Histoire d'ancrer l'intrigue dans un univers pseudo réaliste, le réalisateur et ses producteurs ont jugé bon de coller le titre de la franchise sur une pellicule qui n'a au final plus grand-chose à voir avec les personnages avec lesquels nous avons pris l'habitude d'affronter nos amis. Imaginez un peu : Chun-Li n'est plus chinoise... déjà, avec un nom pareil, ça calme. Enfin dans l'histoire, on apprend quand même que sa môman était américaine (ahhhhh), mais Fox aurait un peu de mal à laisser reposer une entreprise entière sur le dos d'une nana avec des yeux bridés (comme pour DragonBall). Du coup, on a plutôt affaire à mademoiselle Michu(n li) qui décide soudainement de laisser son concerto de piano pour se rendre à Bangkok et casser la gueule à Bison, l'homme qui a détruit sa famille. Là encore, Bison change de look et arbore des traits ariens (normal, il est méchant), orné d'un bouc changeant de couleur d'une scène à l'autre, et roulant en Mercedes avec son pote Balrog tandis qu'ils se font caillasser par des autochtones à coup de pastèques. Et oui, personne ne l'aime Bison, il est méchant depuis sa naissance (flashback à l'appui !) et demeure à la tête d'un empire financier qui lui vaut d'avoir une tripotée d'ennemis à ses trousses. A commencer donc par Chun-Li qui fini par remettre la main dessus en tapant son nom sur Google (véridique !) et par des flics composant une intrigue secondaire dont on n'a absolument rien à secouer et qui mettent tout le film à aller arrêter le gus alors qu'ils ont pourtant leurs locaux juste en face de sa grande et diabolique tour. Voilà pour le scénario !
"Sus à la caillera, Chun-li est là !"
"Street Fighter" rime avec baston. On ne comprend donc toujours pas pourquoi ce mauvais téléfilm s'enorgueillit d'un titre aussi prestigieux quand les rares scènes de dites bastonnades n'excèdent pas les 25 secondes (comme les autres scènes d'action, d'ailleurs) et que le personnage le plus fidèle à la franchise originale, Vega (25 secondes à l'écran aussi) ressemble ici à un croisement entre Prédator et Belphegor. Au final, les seules vraies références aux jeux reposent dans les coups exécutés par les personnages, justement le seul truc à ne pas réutiliser dans une adaptation live. Chun Li, en robe ras-les-fesses, qui assomme douze mecs en effectuant une toupie sur la tête, ça ne ressemble à rien. Alors, pour éviter que nous nous posions trop de questions, le réalisateur de Doom nous gratifie des fameuses fautes de goût dont il est le seul à avoir le secret en ponctuant son ouverture musicale de RnB et Hip Hop ça et là, de petits ralentis et accélérés vite torchés au montage et surtout d'une séquence parfaitement improbable où l'héroïne tente de piéger une (méchante) lesbienne en se trémoussant devant elle sur du rap thaï en boite de nuit avant de lui péter la tronche sur le lavabo des toilettes où elle l'attire ensuite.

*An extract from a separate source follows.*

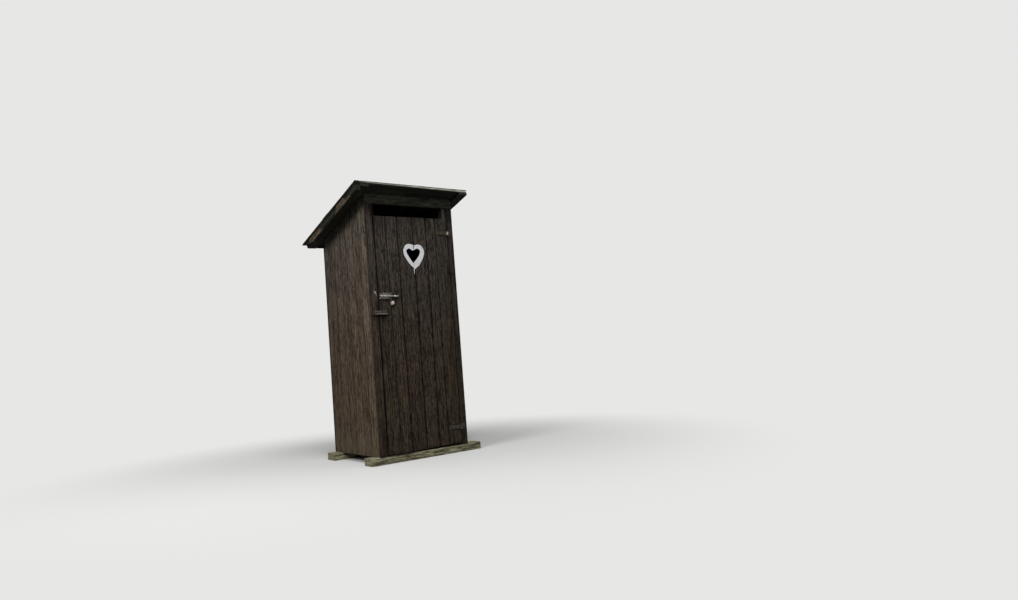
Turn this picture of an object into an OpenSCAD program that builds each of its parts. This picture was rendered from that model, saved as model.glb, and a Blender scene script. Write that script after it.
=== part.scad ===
// Wooden outhouse: a plank hut under a roof that slopes down to the back, with a ledged door that
// has a heart cut through it, two strap hinges, a barrel bolt with a padlock and a wooden turn bar.
// Millimetres, +Z up, the door faces -Y. The origin is the bottom centre of the bounding box.
// Inside the modules x runs right from the left wall, y runs back from the front boards and z runs
// up from the ground.

/* [Hut] */
// Width over the side walls
hut_w = 880; // [860:10:960]
// Depth over the front and rear boards
hut_d = 904; // [844:10:1004]
// Height of the front wall from its foot to the roof boards
front_h = 2245; // [2205:5:2345]
// Thickness of the wall boards
board_t = 22; // [20:1:24]
// Side of the square corner posts
post_s = 70; // [64:1:74]
// Height of the sill beams
sill_h = 70; // [60:1:80]
// Thickness of the floor boards
floor_t = 25; // [20:1:30]
// Thickness of the rails and rafters
rail_t = 45; // [38:1:50]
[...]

"Tournez les serres viets !"
Comme ça, ça a l'air de donner envie tellement c'est con, n'est-ce pas ? Vous espérez tous une bonne tranche de rigolade ? Raté ! Street Fighter : la Légende de Chun-Li n'arrive même pas à faire sourire et ne provoque que consternation. Rendez-vous service, ainsi qu'a l'industrie cinématographique : abstenez-vous et retournez-vous soit vers l'excellent film d'animation, soit, dans une autre mesure, vers Nicky Larson avec Jackie Chan qui propose une scène assez culte rendant hommage au jeu. Et pendant ce temps, nous tirons la chasse d'eau sur cet étron à rajouter en pierre angulaire des adaptations foirées de jeu vidéo au cinéma.